(Objective) Below is a listing; copy all of it exactly.

(Data excerpt)
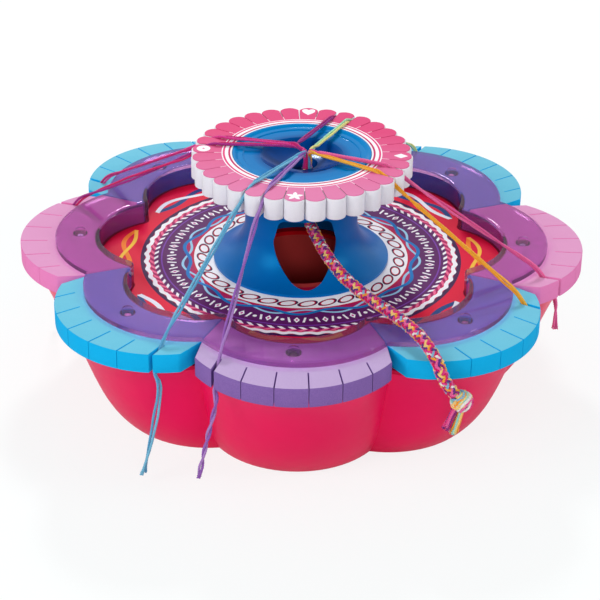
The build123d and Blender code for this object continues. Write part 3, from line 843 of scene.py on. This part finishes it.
def thread_controls(name):
    """A pair's control points, the slit's direction in the disc and in the foam, all in millimetres.

    Beside each bend stand points that keep the taut stretches straight.
    """
    petal, slit = THREADS[name][:2]
    on_disc = disc_slit_angle(slit)
    on_foam = FRONT + petal * LOBE_STEP + threaded_slit(petal)
    order = list(THREADS).index(name)
    eye = np.array(polar(EYE_RADIUS, order * 360 / len(THREADS), EYE_HEIGHT)) + (*EYE_MIDDLE, 0)
    # The pairs lie over one another where they meet
    layer = PAIR_LAYER * (order % 3)
    meetings = [(x, y, THREAD_HEIGHT + layer) for x, y in MEETINGS[name]]
    mouth = (np.array(meetings[0]) + eye) / 2
    bend, leaves, turns = swept((THREAD_BEND, THREAD_LEAVES, THREAD_TURNS), on_disc)
    over_ring, into_slit, under = swept((THREAD_OVER_RING, THREAD_INTO_SLIT, THREAD_UNDER_FOAM), on_foam)
    points = [tuple(eye), (mouth[0], mouth[1], EYE_MOUTH), *meetings]
    points += [toward(meetings[-1], bend, MEETING_HOLD), toward(bend, meetings[-1], BEND_HOLD), bend]
    points += [leaves, turns, toward(turns, over_ring, TURN_HOLD), toward(over_ring, turns, RING_HOLD)]
    points += [over_ring, into_slit, under, *(polar(*place) for place in TAILS[name])]
    return points, on_disc, on_foam


def strand_lines(line, along, radii, seed):
    """Two lines beside a pair's own: side by side, in line with the slits inside them, apart at the tail."""
    angle = np.unwrap(np.arctan2(line[:, 1], line[:, 0]))
    across = np.stack([-np.sin(angle), np.cos(angle), np.zeros(len(line))], 1)
    ahead = directions(line)
    above = np.cross(ahead, across)
    above /= np.linalg.norm(above, axis=1)[:, None]
    stations, turns, spread = radii
    turn = np.interp(along, stations, turns)
    gap = np.interp(along, stations, spread) * STRAND_SPREAD + 0.1 * np.sin(along * 0.35 + seed)
    return (round_about(line, (across, above), turn + half, gap) for half in (0, 0.5))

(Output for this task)
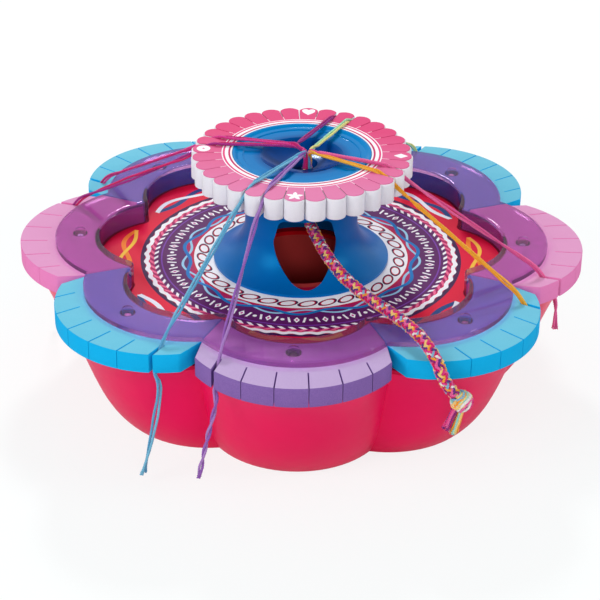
The build123d and Blender code for this object continues. Write part 3, from line 843 of scene.py on. This part finishes it.
def thread_controls(name):
    """A pair's control points, the slit's direction in the disc and in the foam, all in millimetres.

    Beside each bend stand points that keep the taut stretches straight.
    """
    petal, slit = THREADS[name][:2]
    on_disc = disc_slit_angle(slit)
    on_foam = FRONT + petal * LOBE_STEP + threaded_slit(petal)
    order = list(THREADS).index(name)
    eye = np.array(polar(EYE_RADIUS, order * 360 / len(THREADS), EYE_HEIGHT)) + (*EYE_MIDDLE, 0)
    # The pairs lie over one another where they meet
    layer = PAIR_LAYER * (order % 3)
    meetings = [(x, y, THREAD_HEIGHT + layer) for x, y in MEETINGS[name]]
    mouth = (np.array(meetings[0]) + eye) / 2
    bend, leaves, turns = swept((THREAD_BEND, THREAD_LEAVES, THREAD_TURNS), on_disc)
    over_ring, into_slit, under = swept((THREAD_OVER_RING, THREAD_INTO_SLIT, THREAD_UNDER_FOAM), on_foam)
    points = [tuple(eye), (mouth[0], mouth[1], EYE_MOUTH), *meetings]
    points += [toward(meetings[-1], bend, MEETING_HOLD), toward(bend, meetings[-1], BEND_HOLD), bend]
    points += [leaves, turns, toward(turns, over_ring, TURN_HOLD), toward(over_ring, turns, RING_HOLD)]
    points += [over_ring, into_slit, under, *(polar(*place) for place in TAILS[name])]
    return points, on_disc, on_foam


def strand_lines(line, along, radii, seed):
    """Two lines beside a pair's own: side by side, in line with the slits inside them, apart at the tail."""
    angle = np.unwrap(np.arctan2(line[:, 1], line[:, 0]))
    across = np.stack([-np.sin(angle), np.cos(angle), np.zeros(len(line))], 1)
    ahead = directions(line)
    above = np.cross(ahead, across)
    above /= np.linalg.norm(above, axis=1)[:, None]
    stations, turns, spread = radii
    turn = np.interp(along, stations, turns)
    gap = np.interp(along, stations, spread) * STRAND_SPREAD + 0.1 * np.sin(along * 0.35 + seed)
    return (round_about(line, (across, above), turn + half, gap) for half in (0, 0.5))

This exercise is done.